I was very fortunate to find a home in ALA early on in my library career. I joined ALA while in library school, became involved with the New Members Roundtable (NMRT) almost immediately after graduating, and eventually went on to serve as NMRT president in 2018. I frankly didn’t really know what I was doing at first, but I found a group of encouraging and enthusiastic ALA members in the NMRT board, and it was their support that drew me in and made me feel at home. As I’ve become increasingly involved in ALA beyond NMRT, I have met some of the most wonderful, supportive colleagues of my career, and this is where I’ve found the greatest value in my ALA membership.
But I know that many new ALA members did not have this experience.
Some new ALA members don’t — for whatever reason — become aware of NMRT, or they simply choose not to join. Even when they do get involved in NMRT, they may feel disconnected or unsure how to get involved in the larger association. ALA is a massive organization with a dizzying number of sub-units; from the point of view of a new member, the labyrinthine path to meaningful ALA engagement can be overwhelming. Others may feel discouraged when they don’t quickly see a way to take meaningful action to help the profession or develop their skills. Members of ALA for less than 5 years are only half as likely to be satisfied or extremely satisfied with their membership compared to a longer tenured member according to the Avenue M Research Study. They are 37% more likely to be neutral about it.
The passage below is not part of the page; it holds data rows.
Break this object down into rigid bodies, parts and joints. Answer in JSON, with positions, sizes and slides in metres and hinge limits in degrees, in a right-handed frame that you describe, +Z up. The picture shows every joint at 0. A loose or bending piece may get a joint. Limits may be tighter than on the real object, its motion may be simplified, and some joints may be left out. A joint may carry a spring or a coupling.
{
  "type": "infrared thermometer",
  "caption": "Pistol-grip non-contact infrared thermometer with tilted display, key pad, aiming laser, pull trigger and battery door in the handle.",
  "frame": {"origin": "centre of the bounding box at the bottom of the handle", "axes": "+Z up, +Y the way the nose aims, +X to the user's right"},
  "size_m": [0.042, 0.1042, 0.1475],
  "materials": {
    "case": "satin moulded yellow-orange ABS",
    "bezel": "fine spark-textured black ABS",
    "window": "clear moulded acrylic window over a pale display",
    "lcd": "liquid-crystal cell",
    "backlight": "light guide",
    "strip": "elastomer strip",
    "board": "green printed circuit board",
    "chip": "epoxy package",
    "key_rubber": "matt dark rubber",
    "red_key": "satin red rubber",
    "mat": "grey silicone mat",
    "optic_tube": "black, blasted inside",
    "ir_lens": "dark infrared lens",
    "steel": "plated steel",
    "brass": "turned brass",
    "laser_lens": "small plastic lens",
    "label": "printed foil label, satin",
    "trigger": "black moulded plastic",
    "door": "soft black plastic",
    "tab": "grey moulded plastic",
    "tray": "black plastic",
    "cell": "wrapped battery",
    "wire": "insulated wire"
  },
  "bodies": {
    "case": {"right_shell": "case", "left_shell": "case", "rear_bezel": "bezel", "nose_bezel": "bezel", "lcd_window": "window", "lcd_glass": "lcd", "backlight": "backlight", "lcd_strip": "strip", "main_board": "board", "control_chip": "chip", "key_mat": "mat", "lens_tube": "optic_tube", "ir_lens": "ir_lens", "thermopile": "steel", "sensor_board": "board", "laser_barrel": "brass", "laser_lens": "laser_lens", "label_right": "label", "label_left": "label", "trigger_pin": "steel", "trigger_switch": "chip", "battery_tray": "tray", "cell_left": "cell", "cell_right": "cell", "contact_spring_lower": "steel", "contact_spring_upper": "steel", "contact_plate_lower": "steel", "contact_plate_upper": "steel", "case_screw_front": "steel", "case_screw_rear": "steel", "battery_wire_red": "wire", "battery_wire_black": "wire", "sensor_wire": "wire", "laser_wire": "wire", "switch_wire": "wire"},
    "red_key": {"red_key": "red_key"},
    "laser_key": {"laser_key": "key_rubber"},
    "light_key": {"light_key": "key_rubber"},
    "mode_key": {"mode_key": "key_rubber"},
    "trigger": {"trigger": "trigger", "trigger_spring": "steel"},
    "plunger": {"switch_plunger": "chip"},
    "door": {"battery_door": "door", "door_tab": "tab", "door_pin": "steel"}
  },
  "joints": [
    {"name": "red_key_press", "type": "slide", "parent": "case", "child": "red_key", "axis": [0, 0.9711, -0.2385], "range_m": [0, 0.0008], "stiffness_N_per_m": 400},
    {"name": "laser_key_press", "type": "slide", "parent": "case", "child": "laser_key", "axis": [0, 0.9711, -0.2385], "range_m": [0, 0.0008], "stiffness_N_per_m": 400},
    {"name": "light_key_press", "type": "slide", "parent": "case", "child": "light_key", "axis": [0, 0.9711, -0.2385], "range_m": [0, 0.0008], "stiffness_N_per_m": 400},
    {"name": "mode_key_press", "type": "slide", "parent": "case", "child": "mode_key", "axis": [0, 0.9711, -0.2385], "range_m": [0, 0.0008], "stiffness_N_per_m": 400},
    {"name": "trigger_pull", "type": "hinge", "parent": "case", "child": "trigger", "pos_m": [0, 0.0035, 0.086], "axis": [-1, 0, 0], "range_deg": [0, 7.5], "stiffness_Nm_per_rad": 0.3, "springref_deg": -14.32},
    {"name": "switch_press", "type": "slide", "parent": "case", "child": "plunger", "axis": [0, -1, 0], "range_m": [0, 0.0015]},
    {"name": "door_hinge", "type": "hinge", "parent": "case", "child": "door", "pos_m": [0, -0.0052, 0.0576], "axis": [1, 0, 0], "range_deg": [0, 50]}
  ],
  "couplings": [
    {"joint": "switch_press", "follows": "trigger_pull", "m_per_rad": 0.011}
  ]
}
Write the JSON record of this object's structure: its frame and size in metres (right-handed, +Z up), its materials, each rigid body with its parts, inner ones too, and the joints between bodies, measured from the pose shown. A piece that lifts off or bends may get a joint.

The future health of ALA depends on retaining these new members and giving them opportunities for purposeful involvement.
While some new members do continue to explore ALA beyond NMRT and eventually find a place for themselves, the path to making meaningful change in our organization is unintuitive to members who have not been initiated into leadership positions or have not been involved in the organization for a long time.
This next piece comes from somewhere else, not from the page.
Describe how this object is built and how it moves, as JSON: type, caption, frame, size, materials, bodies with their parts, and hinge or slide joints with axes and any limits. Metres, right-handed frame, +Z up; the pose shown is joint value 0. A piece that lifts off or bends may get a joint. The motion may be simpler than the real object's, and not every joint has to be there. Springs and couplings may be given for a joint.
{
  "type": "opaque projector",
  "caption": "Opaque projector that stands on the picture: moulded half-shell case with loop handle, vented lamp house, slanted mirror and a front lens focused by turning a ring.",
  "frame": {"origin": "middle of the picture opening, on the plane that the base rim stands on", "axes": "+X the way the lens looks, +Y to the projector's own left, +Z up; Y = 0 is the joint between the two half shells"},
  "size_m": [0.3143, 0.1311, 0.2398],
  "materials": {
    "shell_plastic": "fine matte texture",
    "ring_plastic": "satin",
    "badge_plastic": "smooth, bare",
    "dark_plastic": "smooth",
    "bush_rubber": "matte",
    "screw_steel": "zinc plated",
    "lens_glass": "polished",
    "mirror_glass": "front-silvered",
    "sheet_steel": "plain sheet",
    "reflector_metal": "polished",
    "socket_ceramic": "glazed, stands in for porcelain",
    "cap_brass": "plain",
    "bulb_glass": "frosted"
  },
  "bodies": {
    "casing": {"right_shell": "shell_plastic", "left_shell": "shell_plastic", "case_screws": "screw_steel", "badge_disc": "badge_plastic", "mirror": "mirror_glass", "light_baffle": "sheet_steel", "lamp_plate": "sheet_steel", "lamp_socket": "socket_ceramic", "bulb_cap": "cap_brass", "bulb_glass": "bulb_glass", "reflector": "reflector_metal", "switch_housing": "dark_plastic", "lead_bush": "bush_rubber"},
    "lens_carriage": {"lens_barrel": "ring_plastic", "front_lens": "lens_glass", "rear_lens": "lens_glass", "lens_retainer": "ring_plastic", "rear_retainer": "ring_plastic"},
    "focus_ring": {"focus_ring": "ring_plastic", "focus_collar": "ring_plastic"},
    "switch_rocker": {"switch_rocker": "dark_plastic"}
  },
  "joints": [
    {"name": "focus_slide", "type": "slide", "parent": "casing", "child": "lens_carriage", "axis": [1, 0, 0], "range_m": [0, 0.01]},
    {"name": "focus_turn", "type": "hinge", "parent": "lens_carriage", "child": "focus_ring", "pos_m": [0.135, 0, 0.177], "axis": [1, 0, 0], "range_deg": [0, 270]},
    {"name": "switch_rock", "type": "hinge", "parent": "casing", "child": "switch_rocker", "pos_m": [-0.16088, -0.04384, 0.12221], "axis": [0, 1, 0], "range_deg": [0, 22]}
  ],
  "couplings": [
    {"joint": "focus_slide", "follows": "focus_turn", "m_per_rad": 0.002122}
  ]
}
Although I was personally interested in making a difference in the library profession, effective methods for making my voice heard in ALA about important issues were not clear to me — even until recently. At one ALA Annual conference a few years ago, I stumbled upon a Council meeting and had no idea what was happening. I had probably heard of Council during the ALA election each year, but I had no clue who the Councilors represented or what process they undertook to make decisions. During that Council meeting, the Councilors were bringing up issues and making decisions, some of which mattered to me as an ALA member. But the connection between my interest and the decision-making mechanism of Council was obscure. When I figured out that Councilors had to be elected and that some represented ALA membership at large, I tried to vote carefully for my “representatives.” But in many cases, the names I picked were, for better or worse, those I was most familiar with, and I rarely had the time to consider the long list of candidates more carefully. The claim that these voices represented me seemed strained at best.
I was also surprised to learn that it was only at these infrequent, in-person Council meetings that critical, high-level decisions were made. At times when it was clear the organization should act quickly in the face of current events and urgent internal problems, the nimbleness required was not possible. As a new ALA member, I was looking to my professional organization to address these concerns quickly, while also anticipating new challenges and opportunities.
One reason I support ALA Forward Together as a solution to these structural problems is because it was developed with the important experience of the new ALA member in mind. A goal of the proposal is to streamline the organization, illuminate paths toward involvement for new members, and reduce redundancy and bloat.
Another reason I support it is that it proposes direct lines of engagement, both in ALA decision-making, and in action-oriented volunteering. Rather than relying on a system that purports to represent everyone but is confusing or completely unknown to many ALA members, the Forward Together recommendations democratize decision-making by putting it in the hands of all ALA members. The proposed forums for ALA Divisions and Roundtables allow members — whether they are bringing new perspectives or reminding us of long-held values — to speak-up and be heard. The new task-oriented groups that will replace or supplement standing committees allow members to volunteer for meaningful work, be efficiently paired with forward-thinking projects, and conclude their commitment feeling they have met concrete goals.
Forward Together also prioritizes equity, diversity, and inclusion in its very design — something that is desperately needed in our organization. While allowing for more participation by all ALA members, the recommendations also build in intentional inclusivity that lays a clear path for marginalized perspectives to have a strong role in policy-development and decision-making. Underlying the recommendations is the goal of amplifying as many voices as possible to move our organization in exciting new directions. For new members of ALA ready to share their new ideas, challenge the status quo, and find their professional community, the Forward Together recommendations should come as a welcome breath of fresh air.